Just last month, the anti-drug campaign found itself again on the
defensive. Rep. John L. Mica, R-Fla., chairman of the House Government
Reform Committee's Subcommittee on Criminal Justice, Drug Policy, and Human
Resources, called an Oct. 14 hearing to examine possible mismanagement,
overbilling, and contract fraud within the media campaign. It was the
campaign's seventh congressional hearing.

For hours, Mica and Republican members of the subcommittee grilled Levitt
and other officials about allegations that Ogilvy and Mather had inflated
its labor costs and overcharged the government millions of dollars. The
drug office maintains that it is not at fault, and pointed out that it was
one of its own officials who brought the questionable billings to light and
withheld $15 million to Ogilvy and Mather and other contractors.
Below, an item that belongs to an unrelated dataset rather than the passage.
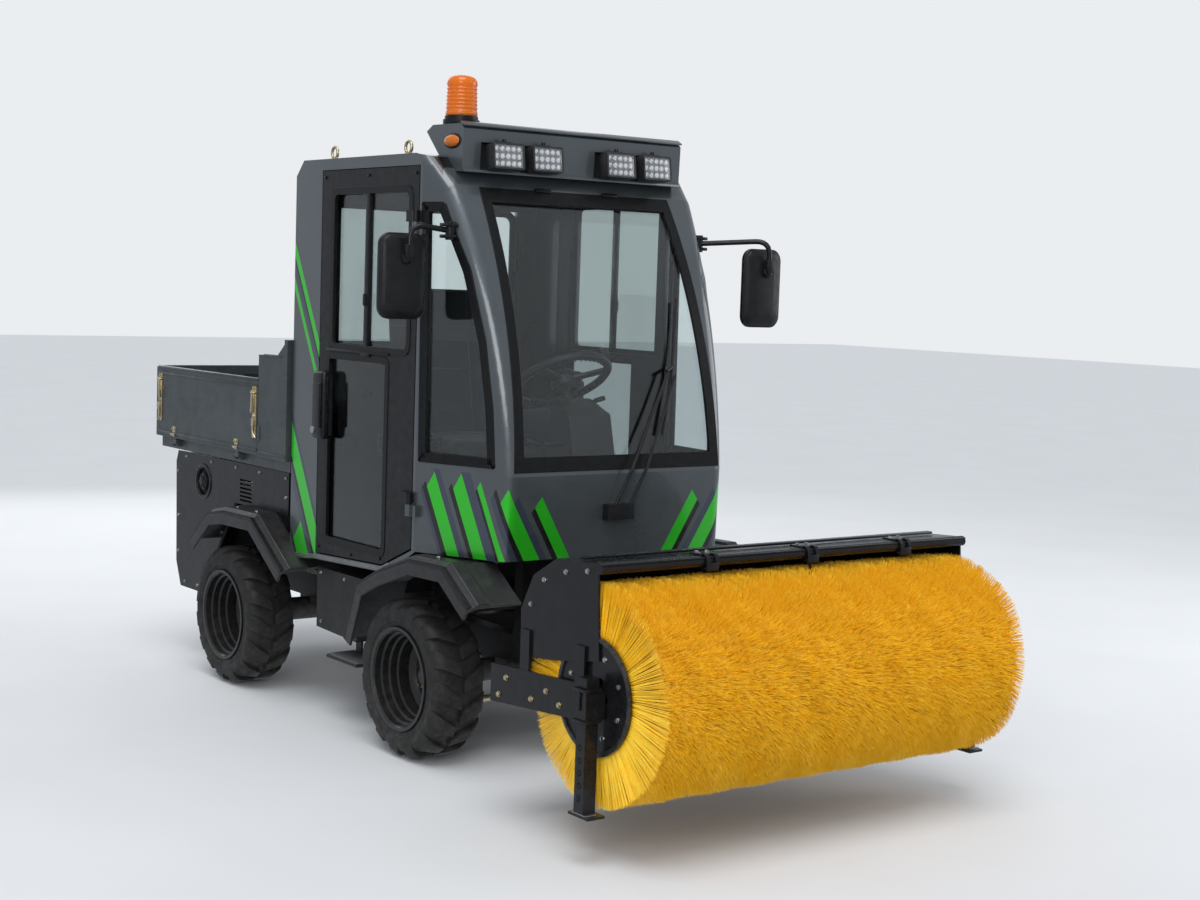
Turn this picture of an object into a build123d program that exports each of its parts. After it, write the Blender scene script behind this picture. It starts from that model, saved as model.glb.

Still,
Congress ordered the Government Accounting Office to investigate further.

Despite these setbacks, the media campaign's leadership is confident it
will succeed.

Levitt points proudly to the office's outreach to the entertainment
industry, its placement of more than 300,000 public service announcements,
and its targeting of ads at ethnic communities as positive signs of the
campaign's progress.

But the campaign's true measure of success-lowering youth drug use-has yet
to be determined. The National Institute on Drug Abuse is conducting an
evaluation of the campaign, with the help of Westat, a survey research
corporation. The first results are scheduled for this spring.

In the meantime, drug policy officials are sleeping easier, knowing that
the rate of overall drug use among youth appears to be going down. Between
1997 and 1999, according to the household survey, the percent of youths
using drugs dropped from 11.4 percent to 9 percent.